5. How much does app maintenance cost?
App maintenance and support typically runs 15 to 20% of the original development cost per year. A $100,000 app requires $15,000 to $20,000 annually in maintenance investment, covering OS compatibility updates, security patches, bug fixes, and performance monitoring.
6. When should a business choose custom over off-the-shelf?
Choose custom development when your workflows cannot fit into generic platforms without significant workarounds, when you require deep integration with proprietary or enterprise systems, when regulatory compliance demands architecture-level control, or when scalability for long-term growth is a strategic priority.
7. What role does UI/UX design play in app development?
UI/UX design directly determines user retention. Enterprise and mid-market builds allocate 20 to 25% of total budget to design. Apps with intentionally designed user flows and interaction patterns retain users at higher rates and generate higher lifetime value than technically functional apps with poor usability.
8. Can AI reduce custom app development costs?
AI-assisted coding tools have shortened development timelines by 2 to 4 weeks on real projects in 2026. They reduce the cost of logic-building and boilerplate code but do not reduce the cost of compliance architecture, security engineering, or complex API integration, which are the primary cost drivers on serious builds.

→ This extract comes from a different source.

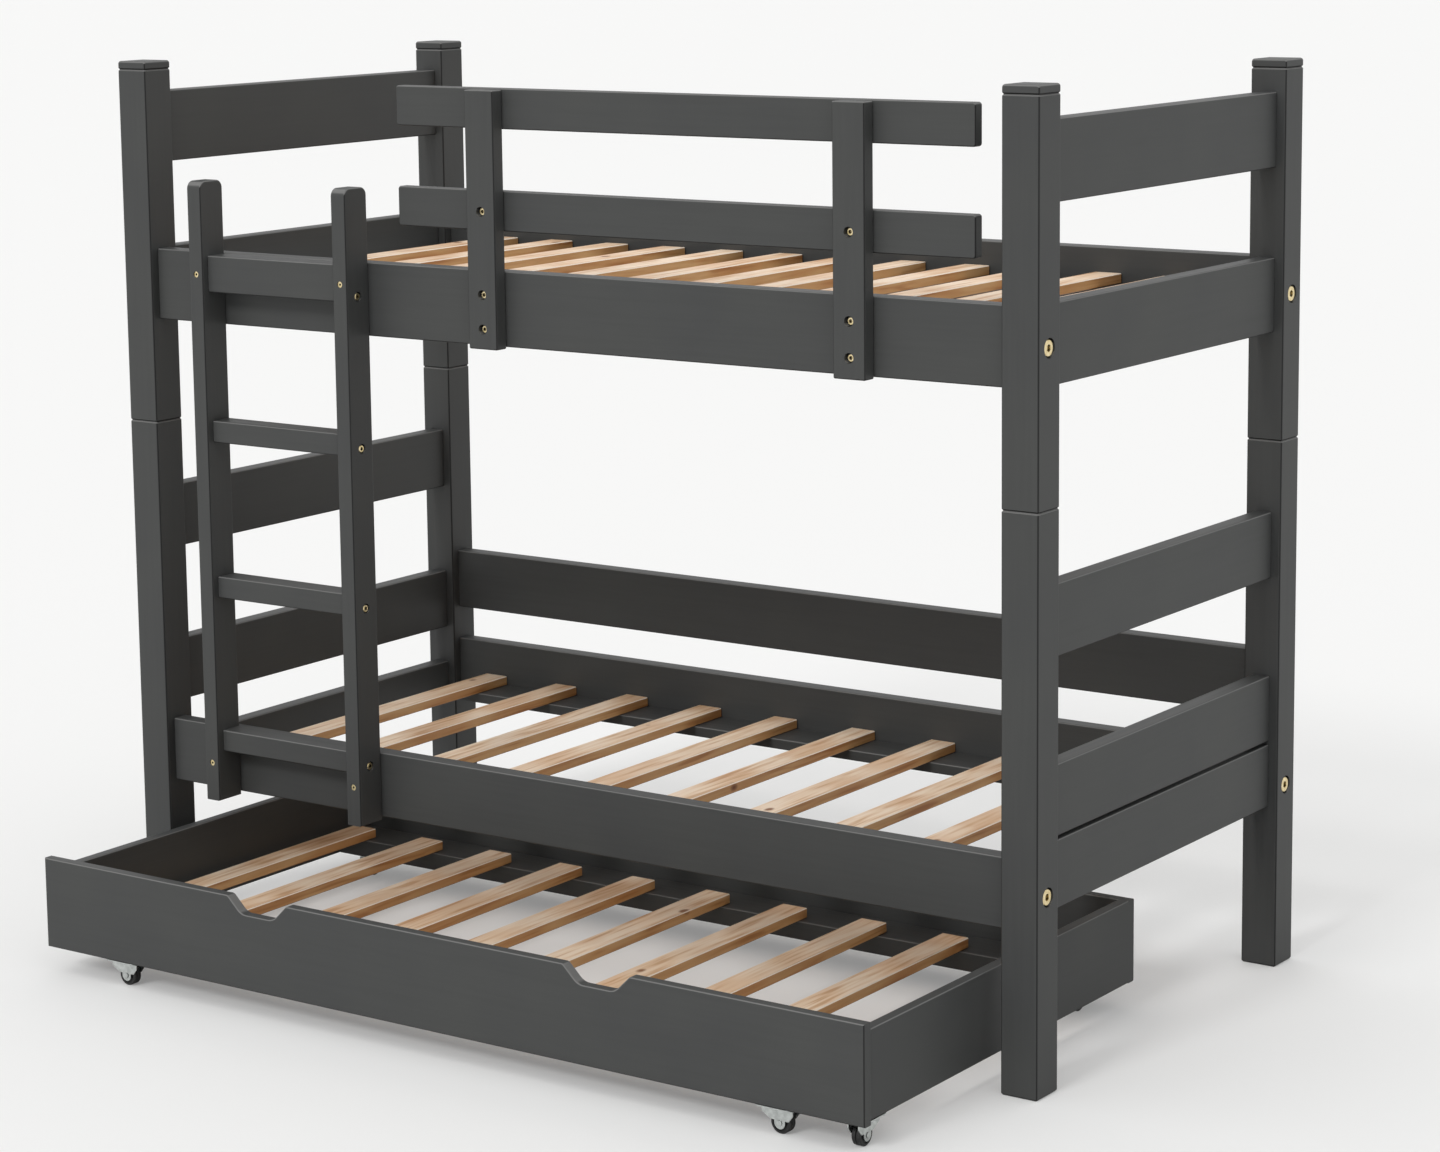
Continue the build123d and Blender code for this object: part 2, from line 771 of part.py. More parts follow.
def ladder_rung(middle, height, drop):
    """A rung between the stiles, bored at both ends for a bolt and its barrel nut."""
    rung = ease_ends(bar_x(rung_length, rung_depth, height, board_edge_radius), Axis.X)
    middle_y = rail_front_y - rung_depth / 2
    bolt_y = stile_middle_y - middle_y
    bolt_deep = ladder_nut_inset + bolt_end_length + bolt_end_room
    nut_top = ladder_nut_length / 2 - drop + nut_clearance
    nut_deep = nut_top + height / 2 + cut_overrun
    for side in (-1, 1):
        bore = rod_x(small_shank_diameter + 2 * small_hole_clearance, bolt_deep + cut_overrun)
        rung -= Pos(side * (rung_length - bolt_deep + cut_overrun) / 2, bolt_y, -drop) * bore
        nut_hole = rod_z(ladder_nut_diameter + 2 * nut_clearance, nut_deep)
        nut_x = side * (rung_length / 2 - ladder_nut_inset)
        rung -= Pos(nut_x, bolt_y, nut_top - nut_deep / 2) * nut_hole
    return Pos(ladder_middle_x, middle_y, middle) * rung


def ladder_bolts():
    sunk = ladder_recess_depth - small_head_height
    shank = stile_thickness - ladder_recess_depth + ladder_nut_inset + bolt_end_length
    bolt = socket_bolt(small_head_diameter, small_head_height, small_shank_diameter, shank,
                       small_socket_size, small_socket_depth)
    bolts = []
    for side_x, x in zip((-1, 1), stile_places.values()):
        face_x = x + side_x * (stile_thickness / 2 - sunk)
        for middle, height, drop in rung_levels():
            bolts.append(Pos(0, stile_middle_y, middle - drop) * to_side(side_x, face_x) * bolt)
    return bolts


def ladder_nuts():
    nut = barrel_nut(ladder_nut_diameter, ladder_nut_length, small_shank_diameter + 2 * nut_clearance)
    nuts = []
    for side_x in (-1, 1):
        x = ladder_middle_x + side_x * (rung_length / 2 - ladder_nut_inset)
        for middle, height, drop in rung_levels():
            nuts.append(Pos(x, stile_middle_y, middle - drop) * nut)
    return nuts


def countersunk_screws():
    """Screws of the ladder into the rails, and of the top guard board into its uprights."""
    screws = []
    long_screw = Rot(quarter_turn, 0, 0) * countersunk_screw(ladder_screw_length())
    for x in stile_places.values():
        for level in ladder_screw_levels():
            screws.append(Pos(x, stile_front_y + screw_recess_depth, level) * long_screw)
    short_screw = Rot(-quarter_turn, 0, 0) * countersunk_screw(guard_board_screw_length())
    for x in upright_places.values():
        for level in guard_board_screw_levels():
            screws.append(Pos(x, guard_board_back_y - screw_recess_depth, level) * short_screw)
    return screws


def front_ladder_cutters(level):
    """What the ladder's screws take out of a front rail at one height."""
    return [ladder_screw_bore(x, level) for x in stile_places.values()]


# Casters

wheel_radius = wheel_diameter / 2
fork_inner_half = wheel_width / 2 + wheel_side_gap
fork_outer_half = fork_inner_half + fork_sheet
fork_top_under = wheel_diameter + fork_head_room
fork_top = fork_top_under + fork_sheet
race_under = fork_top + swivel_gap
caster_height = race_under + race_height + plate_thickness


def caster_wheel():
    """A twin-tread wheel about the Y axis, its middle at the origin."""
    half = wheel_width / 2
    bore = axle_diameter / 2 + axle_clearance
    web = half - wheel_web_recess
    rim = wheel_radius - wheel_rim_thickness
    groove = wheel_groove_width / 2
    shoulder = wheel_radius - wheel_shoulder
    step = hub_diameter / 2 + wheel_web_recess
    outline = Polyline((bore, -half), (hub_diameter / 2, -half), (step, -web), (rim, -web), (rim, -half),
                       (shoulder, -half), (wheel_radius, wheel_shoulder - half), (wheel_radius, -groove),
                       (wheel_radius - wheel_groove_depth, 0), (wheel_radius, groove),
                       (wheel_radius, half - wheel_shoulder), (shoulder, half), (rim, half), (rim, web),
                       (step, web), (hub_diameter / 2, half), (bore, half), close=True)
    return revolve(make_face(outline), Axis.Y)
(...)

9. What is a mobile app MVP?
An MVP (Minimum Viable Product) is a focused first version of the app that includes only the features needed to validate core product-market fit. MVPs ship faster, cost less, and generate real behavioral data that improves decision-making for subsequent feature development.
10. How do I measure ROI from a custom mobile app?
Track operational cost reduction from automated processes, customer retention rates compared to pre-app baselines, revenue generated directly through the app, and user engagement metrics including session frequency and task completion rates. Enterprises consistently report productivity gains within 6 months and operational cost reductions of 20% or more following custom app deployment.